While this is the conventional wisdom of the crisis, I believe it is incorrect. A few years back, while teaching a class on the Cold War, I took an interest in the “Cuba Resolution” passed by Congress shortly before the Cuban missile crisis in 1962. I argued that regardless of whether the Cuba Resolution “counted” as formal authorization for the use of military force, congressional sentiment still mattered greatly in the encounter. It seemed there was scattered evidence that some observers thought the measure qualified as formal authorization, but it was hard to tell conclusively. I have recently uncovered far more evidence that suggests Congress had delivered formal congressional authorization for the use of military force at the time and reaffirmed its belief that it had done so in subsequent decades. Indeed, even the Office of Legal Counsel (OLC) has characterized it as such three times.

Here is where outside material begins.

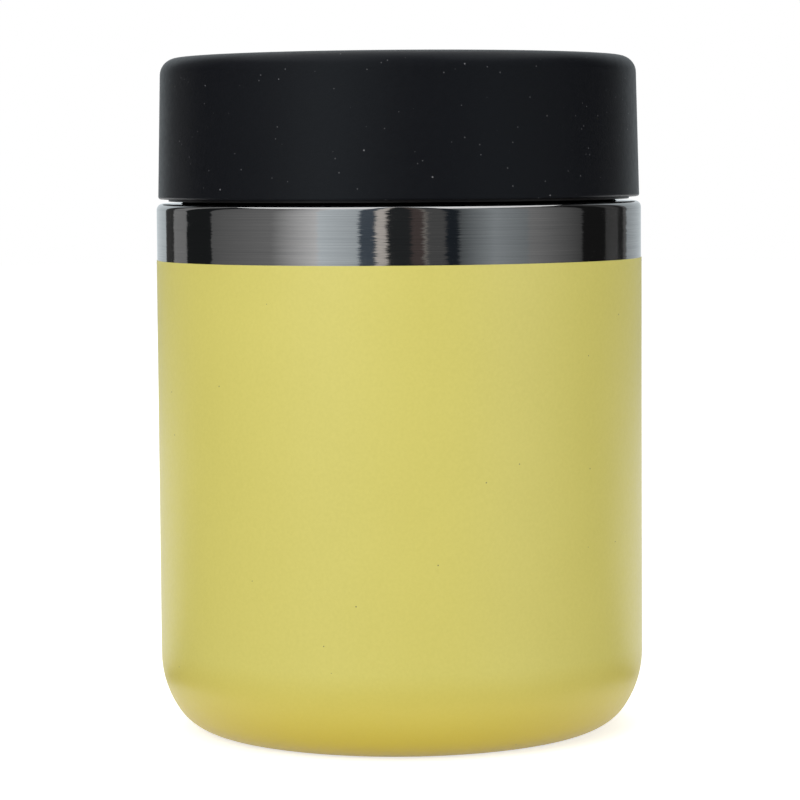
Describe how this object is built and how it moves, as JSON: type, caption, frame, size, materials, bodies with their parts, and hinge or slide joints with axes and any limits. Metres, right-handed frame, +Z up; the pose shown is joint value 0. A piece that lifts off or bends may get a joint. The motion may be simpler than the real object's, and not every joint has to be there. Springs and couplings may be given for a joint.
{
  "type": "insulated food jar",
  "caption": "Wide-mouth vacuum-insulated food jar: double-walled steel body with a coloured coat, bare steel shoulder band and a screw-on plastic lid.",
  "frame": {"origin": "centre of the circle on which the jar stands, on the jar's axis", "axes": "+Z up along the jar's axis towards the lid; +X to the right and -Y towards the viewer"},
  "size_m": [0.1, 0.1, 0.1382],
  "materials": {
    "brushed_steel": "satin",
    "liner_steel": "satin",
    "seal_glass": "gloss",
    "copper_foil": "polished",
    "getter_alloy": "matte",
    "yellow_coat": "satin",
    "black_cap": "matte",
    "black_inner": "satin",
    "silicone": "satin",
    "foam": "matte"
  },
  "bodies": {
    "jar": {"outer_shell": "brushed_steel", "outer_base": "brushed_steel", "base_cover": "brushed_steel", "vacuum_seal_bead": "seal_glass", "inner_liner": "liner_steel", "copper_foil_wrap": "copper_foil", "getter": "getter_alloy", "getter_cup": "liner_steel", "powder_coat": "yellow_coat"},
    "lid_puck": {"lid_insulation": "foam"},
    "lid": {"lid_cap": "black_cap", "lid_inner": "black_inner", "lid_gasket": "silicone"}
  },
  "joints": [
    {"name": "lid_rise", "type": "slide", "parent": "jar", "child": "lid_puck", "axis": [0, 0, 1], "range_m": [0, 0.036]},
    {"name": "lid_turn", "type": "hinge", "parent": "lid_puck", "child": "lid", "pos_m": [0, 0, 0.124], "axis": [0, 0, 1], "range_deg": [0, 1080]}
  ],
  "couplings": [
    {"joint": "lid_rise", "follows": "lid_turn", "m_per_rad": 0.0019099}
  ]
}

While working on a Lawfare piece with Matthew Waxman looking at debates over the War Powers Resolution a few months ago, I inadvertently kept encountering references to the Cuba Resolution (as well as the three other so-called area resolutions passed in the 1950s and 1960s—Formosa (1955), Middle East (1957), and Southeast Asia (or “Gulf of Tonkin,” 1964). While the latter three are conventionally considered formal authorizations for the use of force from Congress, the Cuba Resolution is usually not. Scholars focused on war powers consistently either ignore it or argue it was not formal authorization

Curiously, lawmakers and scholars nevertheless frequently referred to the Cuba Resolution as formal authorization for the use of force in the 1970s, analogous to the other three resolutions. My interest was really piqued, however, when I noticed this in the official 1973 Senate report on the War Powers Resolution, describing what we now call AUMFs: “There is a clear precedent for [AUMFs]–the ‘area resolution.’ Over the past two decades, the Congress and the President have had considerable experience with area resolutions …. The [War Powers Resolution] holds the validity of three area resolutions currently on the statute books. These are: the ‘Formosa Resolution’ …[,] the ‘Middle East Resolution’ ……[,]  and the ‘Cuban Resolution.’”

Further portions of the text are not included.